If the groove width H of the groove 12 were less than 0.2 mm, the groove width H would too small so that the bottom portions 2 and 3 and the left and right side wall portions 4, 5, and 6 might not be bent along the bend-facilitating lines G in the third step. On the other hand, if the groove width H of the groove 12 were greater than 3.0 mm, the groove width H would too large, so that, depending on the material, a crack might be generated along the bend-facilitating lines G in the third step.
Accordingly, by configuring each of the bend-facilitating lines G formed along the boundaries of the bottom portions 2 and 3, the left side wall portions 4 and 5, the right side wall portion 6, and the pair of flange portions 7 and 8 so that the depth F of the groove 12 is greater than or equal to 0.05 times and less than or equal to 0.3 times the plate thickness T of the workpiece 1 and the groove width H of the groove 12 is greater than or equal to 0.2 mm and less than or equal to 3.0 mm, the bottom portions 2 and 3 and the left and right side wall portions 4, 5, and 6 can be bent along the bend-facilitating lines G with high precision in the third step.
Thus, by using the forming method, an integrally formed part in which a flange portion is minimized for weight reduction and which is used in the fields of automobile industry, home electronics industry, and other fields, can be easily manufactured.

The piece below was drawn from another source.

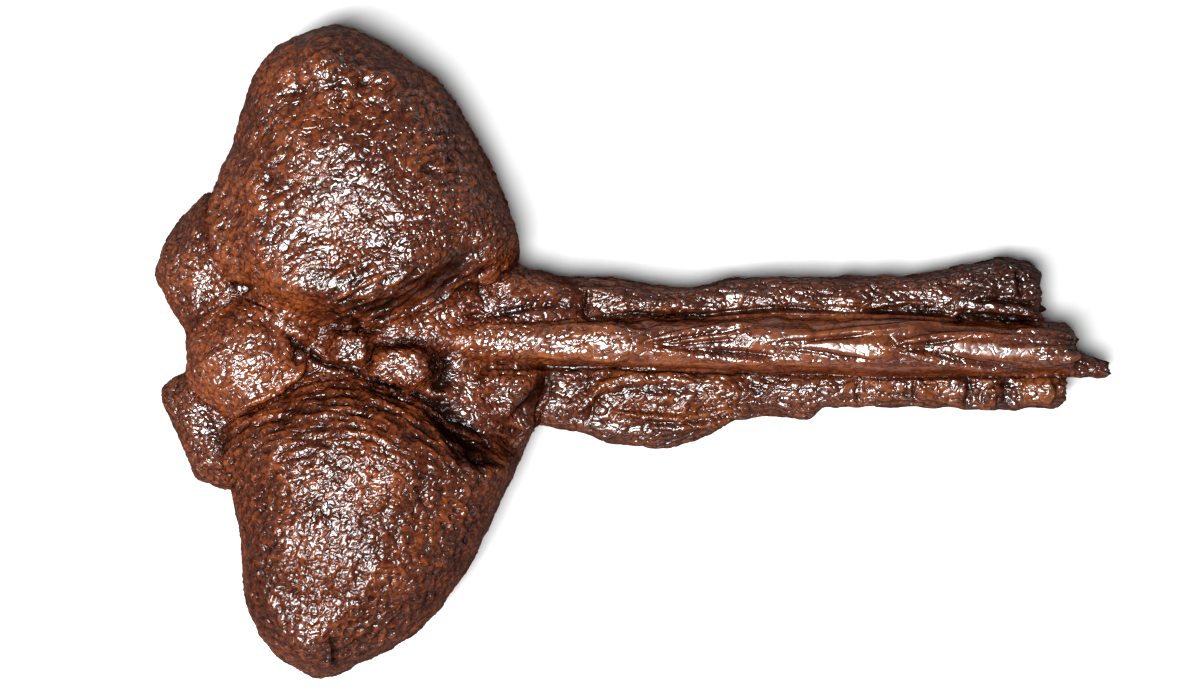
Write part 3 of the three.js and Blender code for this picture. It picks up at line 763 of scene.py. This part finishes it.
def relief(p, way, past, name):
    """How far each point is raised in millimetres, and its marks: painted shade and wear, smoothness, dust.

    Raised adds up swells 60, 26 and 14 mm long, the texture and the drawn lines. Shade and wear is 0 on a
    rubbed ridge and 1 in a gap, where shade is painted dark: 0.45, less a share of the texture, and more in
    grooves and seams. Smooth is 1 where there are no wrinkles. Dusty is 0 on top, and 1 below and in gaps.
    """
    x, y, _ = p.T
    up = way[:, 2]
    top = facing_up(up)
    handle = 0 * x if "osteoderm" in name else rising(x, -110, 60)
    texture = lerp(wrinkles(p, up, name), fibres(p, name), handle)
    ridge, groove, smooth = drawn_lines(p)
    smooth *= top
    seam = bell(past / 3.0)

    raised = 0.7 * ripples(p, 60, 11, 40) * (1 - 0.6 * handle)
    raised += 0.8 * ripples(p, 26, 15, 40) + 0.35 * ripples(p, 14, 16, 40)
    if "tendon" in name or "prong" in name:
        raised += handle * lumps(p * (0.6, 1, 1), 30, 121, 2)
    raised = raised * (1 - 0.8 * smooth) + (ridge - groove) * top
    raised += texture * (1 - 0.5 * seam) * (1 - 0.75 * smooth) - 0.4 * seam
    if "tendon" in name:
        # the bundles are rounded below where they leave the knob
        raised -= 5.0 * ease((-up - 0.2) / 0.4) * bell((x + 87) / 12)
    if name in ("knob_core", "handle_buttress_right"):
        # and the knob swells at its side to meet the right one
        raised += 10.0 * spot(x, y, -97, -57, 20) * ease((0.7 - up) / 0.3)

    # painted shade and wear: darker in grooves, seams and low texture as painted shade, paler on ridges as
    # wear
    shade_and_wear = 0.45 - 0.14 * texture - (0.02 * ridge - 0.08 * groove) * top + 0.12 * seam
    shade_and_wear = lerp(shade_and_wear, 0.4 + 0.09 * groove * top, 0.6 * smooth)
    # darker towards the broken end, on the left side
    shade_and_wear += 0.16 * handle * rising(x, 230 if "left" in name else 320, 60) * rising(y, -20, 10)
    if name == "major_osteoderm_left":
        # painted light and shade: paler on its left side, towards the lamps, and darker in the folds of its
        # lower rim
        shade_and_wear -= 0.07 * (1 - rising(x, -275, 40)) * top
        shade_and_wear += 0.13 * between(y, 34, 62, 14) * rising(x, -285, 30)
    shade_and_wear += {"tail_tip_boss": -0.06, "major_osteoderm_right": 0.03}.get(name, 0) * top

    gap, below, joint = rising(shade_and_wear, 0.62, 0.23), 1 - rising(up, -0.1, 0.5), 0.9 * bell(past / 4.5)
    dusty = np.maximum(np.maximum(gap, below), joint)
    if name == "major_osteoderm_right":
        # rubbed dull in the middle, glossy still at the tip
        dusty = np.maximum(dusty, 0.44 - 0.3 * rising(-y, 205, 35))
    if name == "tendon_bundle_right":
        # and dull in the middle of the wide part
        dusty = np.maximum(dusty, 0.5 * bell((y + 49) / 11) * between(x, -45, 75, 25))
    return raised, np.clip(shade_and_wear, 0, 1), smooth, dusty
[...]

Moreover, a part having a curved surface on a side thereof can be formed with high precision.
Note that the method, which is a method of forming the plate-shaped workpiece 1 into a closed cross-sectional structure, can be used not only to form a structure having the aforementioned cross-sectional shape but also to form structures having various other cross-sectional shapes.
EXAMPLE
An example and comparative examples will be shown to demonstrate the desired effects. Workpieces used in the example and the comparative examples were made of a material having the following properties.
used steel sheet: 980 MPa grade cold-rolled steel sheet
plate thickness: 1.6 mm
tensile strength: 1005 MPa
yield strength: 680 MPa
total elongation: 17%
The above tensile properties were measured in accordance with JIS Z 2241 by using a JIS No. 5 test piece sampled from a direction perpendicular to the rolling direction.
FIG. 8 illustrates a comparative example 1 in which a closed cross-sectional structure was formed as follows: in the first step, the bend lines B2 to B5 of the bottom portions 2 and 3 and the left and right side wall portions 4, 5, and 6 were provided with the bend-facilitating lines G at positions corresponding to bent lines in the final closed cross-sectional shape; but, in the third step, the bottom portions 2 and 3 and the left and right side wall portions 4, 5, and 6 were bent and the pair of flange portions 7 and 8 were fixed without using a plug.
In comparative example 1, the forming operations in the first step and the second step could be performed, but the forming operation in the third step could not be performed. In other words, because the closed cross-sectional structure shown in FIG. 8 was formed without using a member (the plug 20) to support the bottom portions 2 and 3 and the left and right side wall portions 4, 5, and 6 from the inside, the bottom portions 2 and 3 and the left and right side wall portions 4, 5, and 6 were not bent along the bend-facilitating lines G. As a result, the closed cross-sectional structure having a three-dimensionally curved shape could not be formed with high precision.
FIG. 9 illustrates a comparative example 2 in which a closed cross-sectional structure was formed as follows: in the first step, the bend lines B2 to B5 of the bottom portions 2 and 3 and the left and right side wall portions 4, 5, and 6 were not provided with the bend-facilitating lines G; and, in the third step, the bottom portions 2 and 3 and the left and right side wall portions 4, 5, and 6 were bent and the pair of flange portions 7 and 8 are fixed by using the plug 20.
In comparative example 2, the forming operations in the first step and the second step could be performed, but the forming operation in the third step could not be performed. In other words, because the closed cross-sectional structure shown in FIG. 9 was formed without providing the bend lines B2 to B5 between the bottom portions 2 and 3, and the left and right side wall portions 4, 5, and 6 with the bend-facilitating lines G, the bottom portions 2 and 3 and the left and right side wall portions 4, 5, and 6 were not bent into intended shapes. As a result, the closed cross-sectional structure having a three-dimensionally curved shape could not be formed with high precision.
In contrast, in our example, a closed cross-sectional structure was formed by performing the first step, the second step, and the third step by using dies shown in FIGS. 2 to 5. As a result, the forming operations in all of the first to third steps could be performed, and error in dimensions of a part obtained after performing the third step (deviation from the dimensions of the dies) was as small as ±0.4 mm, and it was confirmed that the part could be formed with high precision.